The ceramic landscapes unite a cast of characters straight out of a Hans Christian Anderson fairy tale. However, in the hands of Hindsgavl, they are no longer diminutive. These mutant minotaurs and centaurs represent the hidden and beastly nature of ourselves. The installations challenge the history of the porcelain figurine, breaking from traditions and hierarchies of art.

Broksø, Kjældgård-Larsen, and Hindsgavl not only share a studio space but also the ability to breathe fresh life into a centuries-old tradition. Previous generations of Danish ceramic artists utilized the vessel as both subject and object. The value and history of traditional porcelain manufactures and the irreverent form are dissected and made anew.

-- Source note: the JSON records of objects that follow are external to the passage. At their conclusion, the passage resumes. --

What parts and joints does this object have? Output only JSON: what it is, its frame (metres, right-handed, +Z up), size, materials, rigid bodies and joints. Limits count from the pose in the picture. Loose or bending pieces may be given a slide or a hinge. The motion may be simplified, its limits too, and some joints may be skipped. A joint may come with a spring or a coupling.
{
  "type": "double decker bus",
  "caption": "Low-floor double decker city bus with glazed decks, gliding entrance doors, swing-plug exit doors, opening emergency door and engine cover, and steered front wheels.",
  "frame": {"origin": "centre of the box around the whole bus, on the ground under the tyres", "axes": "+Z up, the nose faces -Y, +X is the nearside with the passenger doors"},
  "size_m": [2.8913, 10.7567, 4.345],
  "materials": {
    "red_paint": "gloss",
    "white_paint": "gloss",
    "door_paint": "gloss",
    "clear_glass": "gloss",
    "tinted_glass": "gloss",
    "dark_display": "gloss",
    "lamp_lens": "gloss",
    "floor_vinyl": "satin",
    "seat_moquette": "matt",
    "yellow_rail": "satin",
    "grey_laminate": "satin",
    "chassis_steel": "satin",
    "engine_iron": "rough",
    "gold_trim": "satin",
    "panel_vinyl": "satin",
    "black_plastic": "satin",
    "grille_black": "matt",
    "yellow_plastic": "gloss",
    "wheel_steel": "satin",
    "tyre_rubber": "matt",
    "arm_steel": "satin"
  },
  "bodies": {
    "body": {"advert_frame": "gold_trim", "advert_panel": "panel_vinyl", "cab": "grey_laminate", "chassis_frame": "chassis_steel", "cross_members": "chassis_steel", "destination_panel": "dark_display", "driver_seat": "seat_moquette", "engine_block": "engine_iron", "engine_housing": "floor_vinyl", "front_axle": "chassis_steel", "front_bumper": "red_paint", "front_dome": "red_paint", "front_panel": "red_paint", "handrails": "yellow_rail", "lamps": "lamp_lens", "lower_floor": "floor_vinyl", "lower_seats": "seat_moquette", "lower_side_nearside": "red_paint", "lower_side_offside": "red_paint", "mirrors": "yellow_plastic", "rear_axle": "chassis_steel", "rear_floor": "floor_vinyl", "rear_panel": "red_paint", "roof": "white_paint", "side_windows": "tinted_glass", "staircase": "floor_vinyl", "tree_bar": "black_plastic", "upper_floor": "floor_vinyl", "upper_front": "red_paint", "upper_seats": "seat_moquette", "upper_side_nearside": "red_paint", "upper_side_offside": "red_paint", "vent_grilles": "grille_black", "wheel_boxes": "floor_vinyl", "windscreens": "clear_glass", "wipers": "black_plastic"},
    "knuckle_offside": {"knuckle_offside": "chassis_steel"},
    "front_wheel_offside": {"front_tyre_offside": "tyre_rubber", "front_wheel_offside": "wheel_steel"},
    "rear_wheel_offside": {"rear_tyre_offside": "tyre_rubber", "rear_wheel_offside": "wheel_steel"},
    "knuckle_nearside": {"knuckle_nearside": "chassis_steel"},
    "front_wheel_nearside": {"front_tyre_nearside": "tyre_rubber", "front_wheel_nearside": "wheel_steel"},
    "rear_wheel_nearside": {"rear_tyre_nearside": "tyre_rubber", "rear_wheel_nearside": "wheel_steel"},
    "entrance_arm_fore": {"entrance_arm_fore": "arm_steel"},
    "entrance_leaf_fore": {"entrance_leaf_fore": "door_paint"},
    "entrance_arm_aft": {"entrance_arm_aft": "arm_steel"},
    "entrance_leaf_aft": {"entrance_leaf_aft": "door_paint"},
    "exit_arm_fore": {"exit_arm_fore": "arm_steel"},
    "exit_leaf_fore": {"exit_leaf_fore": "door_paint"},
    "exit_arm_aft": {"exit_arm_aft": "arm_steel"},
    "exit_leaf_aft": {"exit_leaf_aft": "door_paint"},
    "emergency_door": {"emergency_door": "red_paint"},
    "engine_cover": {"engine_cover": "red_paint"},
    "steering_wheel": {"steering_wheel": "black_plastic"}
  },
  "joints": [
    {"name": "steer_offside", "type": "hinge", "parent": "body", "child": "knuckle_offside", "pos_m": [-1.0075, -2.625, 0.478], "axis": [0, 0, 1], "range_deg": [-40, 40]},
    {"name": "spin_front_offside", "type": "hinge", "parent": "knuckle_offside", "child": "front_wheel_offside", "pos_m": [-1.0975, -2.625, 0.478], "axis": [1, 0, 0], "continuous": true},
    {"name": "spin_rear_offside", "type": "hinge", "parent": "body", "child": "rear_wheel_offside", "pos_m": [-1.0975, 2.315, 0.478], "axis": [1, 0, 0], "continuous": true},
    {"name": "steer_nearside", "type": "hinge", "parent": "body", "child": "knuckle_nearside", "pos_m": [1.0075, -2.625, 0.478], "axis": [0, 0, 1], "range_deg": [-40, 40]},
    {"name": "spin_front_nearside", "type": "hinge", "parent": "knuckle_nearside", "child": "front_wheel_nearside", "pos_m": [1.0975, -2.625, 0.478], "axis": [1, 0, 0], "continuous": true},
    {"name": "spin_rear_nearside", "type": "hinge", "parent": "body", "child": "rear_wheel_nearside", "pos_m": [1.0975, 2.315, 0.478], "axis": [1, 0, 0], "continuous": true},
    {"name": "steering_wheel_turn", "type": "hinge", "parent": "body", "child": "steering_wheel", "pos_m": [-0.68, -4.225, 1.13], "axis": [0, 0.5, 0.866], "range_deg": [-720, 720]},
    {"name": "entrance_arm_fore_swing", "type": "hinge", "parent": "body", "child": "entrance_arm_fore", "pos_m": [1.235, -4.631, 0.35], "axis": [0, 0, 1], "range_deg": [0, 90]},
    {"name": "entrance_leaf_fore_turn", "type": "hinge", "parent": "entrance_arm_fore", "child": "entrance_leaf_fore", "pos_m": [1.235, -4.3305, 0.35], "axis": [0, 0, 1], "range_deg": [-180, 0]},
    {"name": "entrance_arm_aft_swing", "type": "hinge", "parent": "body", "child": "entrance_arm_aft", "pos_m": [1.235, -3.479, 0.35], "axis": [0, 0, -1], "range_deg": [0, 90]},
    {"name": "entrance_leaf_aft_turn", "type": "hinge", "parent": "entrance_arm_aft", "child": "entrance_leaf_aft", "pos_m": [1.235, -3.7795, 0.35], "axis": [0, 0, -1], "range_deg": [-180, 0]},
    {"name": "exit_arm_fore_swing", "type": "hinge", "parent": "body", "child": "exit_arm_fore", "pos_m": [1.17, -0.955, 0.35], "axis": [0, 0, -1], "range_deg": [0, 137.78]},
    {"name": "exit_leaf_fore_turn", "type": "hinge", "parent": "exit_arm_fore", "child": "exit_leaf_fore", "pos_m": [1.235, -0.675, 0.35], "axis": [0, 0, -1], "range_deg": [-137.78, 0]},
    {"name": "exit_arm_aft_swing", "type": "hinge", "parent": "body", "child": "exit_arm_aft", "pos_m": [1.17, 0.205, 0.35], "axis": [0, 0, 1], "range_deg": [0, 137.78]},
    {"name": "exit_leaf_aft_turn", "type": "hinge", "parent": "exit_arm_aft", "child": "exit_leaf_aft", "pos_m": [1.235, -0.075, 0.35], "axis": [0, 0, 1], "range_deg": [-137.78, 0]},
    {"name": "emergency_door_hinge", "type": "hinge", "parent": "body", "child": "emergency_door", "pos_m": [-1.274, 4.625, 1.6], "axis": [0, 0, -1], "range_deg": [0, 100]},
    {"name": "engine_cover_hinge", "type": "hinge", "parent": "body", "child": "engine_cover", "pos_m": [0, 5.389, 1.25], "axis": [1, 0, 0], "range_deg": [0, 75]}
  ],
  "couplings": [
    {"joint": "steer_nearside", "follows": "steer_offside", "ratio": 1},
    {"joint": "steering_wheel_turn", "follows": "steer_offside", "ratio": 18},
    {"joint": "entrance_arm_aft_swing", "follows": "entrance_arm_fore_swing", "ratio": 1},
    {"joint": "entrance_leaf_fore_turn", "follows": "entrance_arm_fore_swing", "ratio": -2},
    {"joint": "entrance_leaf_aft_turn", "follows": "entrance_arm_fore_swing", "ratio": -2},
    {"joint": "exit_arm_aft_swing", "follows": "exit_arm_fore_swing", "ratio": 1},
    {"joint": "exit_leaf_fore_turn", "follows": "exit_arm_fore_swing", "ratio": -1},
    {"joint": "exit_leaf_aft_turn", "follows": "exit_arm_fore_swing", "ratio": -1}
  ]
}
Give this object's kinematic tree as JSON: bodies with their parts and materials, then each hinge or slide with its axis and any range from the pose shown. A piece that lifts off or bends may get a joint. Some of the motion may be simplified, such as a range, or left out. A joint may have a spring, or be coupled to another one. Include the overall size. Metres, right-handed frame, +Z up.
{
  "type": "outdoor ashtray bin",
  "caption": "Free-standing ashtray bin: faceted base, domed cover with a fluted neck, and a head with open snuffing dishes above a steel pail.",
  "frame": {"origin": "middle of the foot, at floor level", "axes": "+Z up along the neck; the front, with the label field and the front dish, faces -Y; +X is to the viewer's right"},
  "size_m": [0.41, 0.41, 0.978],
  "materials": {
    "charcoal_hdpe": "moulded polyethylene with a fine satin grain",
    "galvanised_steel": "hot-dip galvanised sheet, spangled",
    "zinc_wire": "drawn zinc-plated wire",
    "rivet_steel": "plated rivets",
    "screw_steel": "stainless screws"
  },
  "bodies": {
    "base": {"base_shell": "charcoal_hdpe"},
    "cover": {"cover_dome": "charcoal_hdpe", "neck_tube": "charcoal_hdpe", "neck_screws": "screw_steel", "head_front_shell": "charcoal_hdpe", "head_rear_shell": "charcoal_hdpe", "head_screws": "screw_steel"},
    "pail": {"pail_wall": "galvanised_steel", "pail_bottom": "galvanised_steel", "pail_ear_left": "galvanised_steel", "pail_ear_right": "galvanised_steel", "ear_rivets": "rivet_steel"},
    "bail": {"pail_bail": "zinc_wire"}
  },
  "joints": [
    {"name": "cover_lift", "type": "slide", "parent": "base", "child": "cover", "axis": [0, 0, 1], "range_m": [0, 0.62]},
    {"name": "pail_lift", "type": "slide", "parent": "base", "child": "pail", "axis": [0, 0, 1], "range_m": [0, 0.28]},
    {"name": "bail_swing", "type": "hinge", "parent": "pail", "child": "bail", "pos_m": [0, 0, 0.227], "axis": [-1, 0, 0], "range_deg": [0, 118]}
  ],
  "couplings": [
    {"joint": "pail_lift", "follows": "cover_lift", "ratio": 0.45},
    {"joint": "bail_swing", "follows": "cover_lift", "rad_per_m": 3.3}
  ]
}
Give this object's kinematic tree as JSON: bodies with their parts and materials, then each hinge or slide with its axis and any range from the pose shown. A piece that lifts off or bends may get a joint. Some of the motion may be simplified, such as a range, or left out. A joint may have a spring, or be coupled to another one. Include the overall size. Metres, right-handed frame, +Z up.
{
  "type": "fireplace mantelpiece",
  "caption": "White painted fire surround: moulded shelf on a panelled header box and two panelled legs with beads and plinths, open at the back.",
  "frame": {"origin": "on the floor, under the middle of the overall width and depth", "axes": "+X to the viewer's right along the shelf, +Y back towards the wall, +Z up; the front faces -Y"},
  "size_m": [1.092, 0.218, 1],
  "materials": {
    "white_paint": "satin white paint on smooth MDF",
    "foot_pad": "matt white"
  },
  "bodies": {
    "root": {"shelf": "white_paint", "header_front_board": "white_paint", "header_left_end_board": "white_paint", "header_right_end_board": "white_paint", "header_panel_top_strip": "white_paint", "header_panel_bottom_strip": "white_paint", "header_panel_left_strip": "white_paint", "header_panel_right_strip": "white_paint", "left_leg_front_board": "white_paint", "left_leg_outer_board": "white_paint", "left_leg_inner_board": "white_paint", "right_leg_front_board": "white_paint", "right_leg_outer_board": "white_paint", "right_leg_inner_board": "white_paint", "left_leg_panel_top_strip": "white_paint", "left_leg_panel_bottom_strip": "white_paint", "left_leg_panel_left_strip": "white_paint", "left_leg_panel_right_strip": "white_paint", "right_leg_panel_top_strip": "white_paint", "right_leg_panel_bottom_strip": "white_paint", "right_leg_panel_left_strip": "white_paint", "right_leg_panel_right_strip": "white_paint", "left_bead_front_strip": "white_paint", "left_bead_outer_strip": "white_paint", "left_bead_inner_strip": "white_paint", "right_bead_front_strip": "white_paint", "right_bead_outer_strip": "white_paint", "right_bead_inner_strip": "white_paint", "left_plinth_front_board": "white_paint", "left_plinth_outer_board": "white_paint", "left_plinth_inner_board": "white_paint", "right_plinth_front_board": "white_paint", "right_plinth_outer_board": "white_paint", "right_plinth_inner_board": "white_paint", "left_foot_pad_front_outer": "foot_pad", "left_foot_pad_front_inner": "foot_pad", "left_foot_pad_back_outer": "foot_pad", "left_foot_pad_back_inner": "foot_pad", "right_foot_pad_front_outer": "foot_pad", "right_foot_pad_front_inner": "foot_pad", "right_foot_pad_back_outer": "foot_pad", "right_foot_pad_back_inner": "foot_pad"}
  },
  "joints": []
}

Through their unique ceramic vernacular, these women expand the boundaries of conceptual thought in the ceramic field.

the author Elizabeth Kozlowski is an independent curator and writer with a specialty in contemporary ceramics. Her most recent exhibition, “Material Domestication,” debuts at the Museum of Craft and Design, San Francisco, in 2019. Kozlowski has a Masters with Honors in Museum Studies from the School of Human Evolution and Social Change at Arizona State University and a BFA from Florida Atlantic University. To learn more, contact Kozlowski at ekozlowskiarts@gmail.com.

1 “Housewares With An Edge,” in Designmatters, 4 (2004). www.claydies.dk/case.php?case_id=100 2 Louise Mazanti, “Super-Objects,” in Extra/Ordinary: Craft and Contemporary Art, ed. Maria Elena Buszek, (Durham, NC: Duke University Press, 2011), 61. 3 Mazanti, “Super-Objects,” 61 and Alfred Gell, “Things as Social Agents,” in Museum Objects: Experiencing the Property of Things, ed. S. Dudley, (London and New York: Routledge, 2012), 336. 4 Cecillie Høgsbro, “Power. Porcelain. Poetry.,” in Power. Porcelain. Poetry. Louise Hindsgavl, exhibition catalog, (Viborg, Denmark: Skovgaard Museum, 2015), 9. 5 Jorunn Veiteberg, “Burlesque Tableaus” in In Reality…Louise Hindsgavl and Mette Saaybe, exhibition catalog, (Copenhagen, Denmark: Danish Arts and Crafts Association, 2006), 3. 6 Høgsbro, “Power. Porcelain. Poetry.,” 15.